Une autre action anti-démocratique grave de l’administration Biden est qu’elle n’a pas demandé aux gouvernements d’Amérique latine et des Caraïbes quelles questions ils souhaitaient aborder lors de la réunion. Avec leur arrogance habituelle et, comme preuve que le fantôme de James Monroe guide encore les actions du Département d’État et de la Maison Blanche, ils ont revendiqué le droit, que personne ne leur a accordé, de décider des sujets et, le cas échéant, de prétendre consulter les projets avec certains des gouvernements qui leur plaisaient. En plus de ne pas avoir demandé les critères des autres pays en temps voulu, ils sont maintenant engagés dans une course contre la montre, essayant de réparer l’irréparable.

Des fuites dans les médias et un document publié le 24 mai par le service de recherche du Congrès américain révèlent certaines des questions que les États-Unis ont l’intention d’aborder lors de la réunion. L’immigration clandestine figure en tête de liste, de même que le contrôle des frontières, l’analyse de ses causes, la coresponsabilité de la question, etc.

Tout cela est très discutable, car les politiques américaines et celles des oligarchies locales soumises sont les principales causes de la migration dans la région, à commencer par ses dizaines d’interventions militaires depuis le XIXe siècle, ajoutées à l’imposition - parfois par l’invasion des Marines - de dictatures militaires sanglantes, puis la doctrine de sécurité nationale et le plan Condor, sans oublier les guerres centraméricaines des années 1980 et, enfin, les politiques néolibérales. Presque tous sont à l’origine de la migration méso-américaine.

Comment Washington entend-il discuter de l’immigration clandestine si Cuba et le Venezuela ne participent pas au débat, dont les flux migratoires ont été délibérément provoqués par sa politique criminelle de blocus, dans le cas de Cuba pendant six décennies et poussée à des extrêmes de cruauté ; dans les deux cas, maintenue pendant la pandémie.

Selon ses organisateurs, le sommet propose des actions qui "améliorent considérablement la réponse et la résilience à la pandémie, favorisent une reprise verte et équitable, favorisent des démocraties audacieuses, fortes et inclusives et s’attaquent aux causes profondes de la migration irrégulière". Honnêtement, c’est hilarant.

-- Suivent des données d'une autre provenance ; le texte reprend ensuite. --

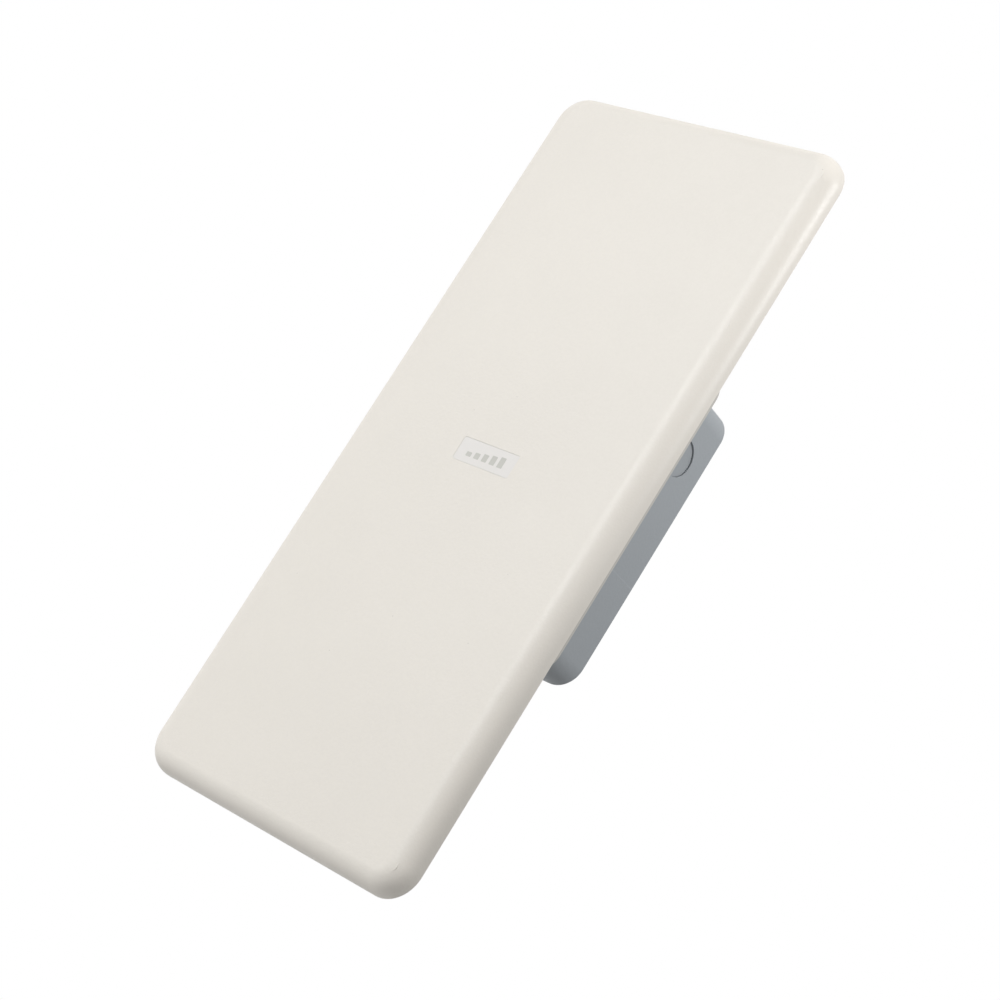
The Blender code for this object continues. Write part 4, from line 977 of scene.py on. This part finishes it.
def shell_cuts():
    """What is drilled, tapped or recessed, in groups whose members stay apart."""
    start = SHELL_FRONT_Y - GAP
    yield rods(four(BOSS_AT), LONG_HOLE, start, SHELL_FRONT_Y + BOSS_HOLE_DEPTH)
    yield rods(four(*COVER_SCREW_AT), SMALL_HOLE, start, COVER_HOLE_END)
    screw_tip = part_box("board_screw_1")[1].y
    board_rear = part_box("main_board")[1].y
    yield rods(four(BOARD_SCREW_AT), SMALL_HOLE, board_rear - GAP, screw_tip + TIP_ROOM)
    mounts = bmesh.new()
    for x, z in four(MOUNT_HOLE_AT):
        threaded_hole(mounts, x, z)
    yield mounts
    yield fin_grooves()
    yield plug_recess()
    yield bottom_holes()


def housing_shell():
    """Die-cast box with cooling grooves, tapped mounting pad and the plug's recess."""
    body = shell_tray()
    for shape in shell_bosses():
        combine(body, shape, "UNION")
    for shape in shell_cuts():
        combine(body, shape, "DIFFERENCE")
    put(soften(body), ["housing_shell"], "housing_coat")


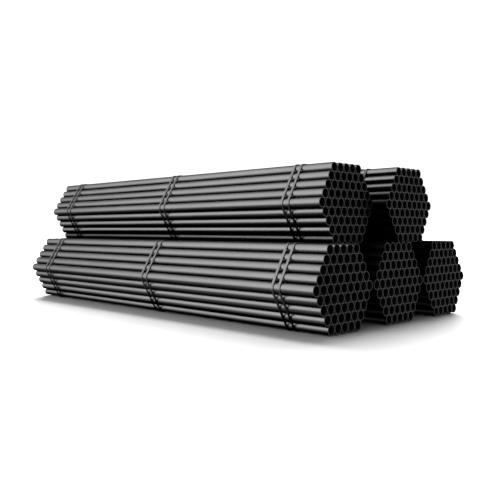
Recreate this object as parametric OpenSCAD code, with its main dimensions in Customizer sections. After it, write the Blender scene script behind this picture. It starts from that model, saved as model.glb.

Depuis combien de temps l’empire se soucie-t-il de résoudre nos problèmes ? Si ce n’était pas scandaleux, il serait également très drôle de prétendre qu’un débat sérieux sur la réponse à la pandémie ne tient pas compte de Cuba, le seul pays du Tiers-monde qui a créé ses propres vaccins et dont la maladie est totalement contrôlée grâce à la vaccination de 96 % de sa population. Ajoutez à cela l’envoi de 5 000 de ses médecins pour soutenir d’autres pays contre le Covid.

Les États-Unis ne disent rien sur qui fournira les fonds pour réaliser ces merveilles. Il convient de noter que le président Lopez Obrador a rappelé à Washington qu’il n’a pas réussi à fournir les 4 milliards dérisoires promis pour endiguer la migration en Amérique Centrale par le biais de programmes sociaux, alors qu’en un clin d’œil, Biden et le Congrès ont approuvé la somme faramineuse de 40 milliards de dollars pour l’Ukraine.

Le conflit extrêmement dangereux avec la Russie, le non moins dangereux différend hégémonique avec la Chine, le contrôle de notre région par des gouvernements dociles et les élections de novembre semblent être les seules choses qui préoccupent réellement l’administration Biden en difficulté.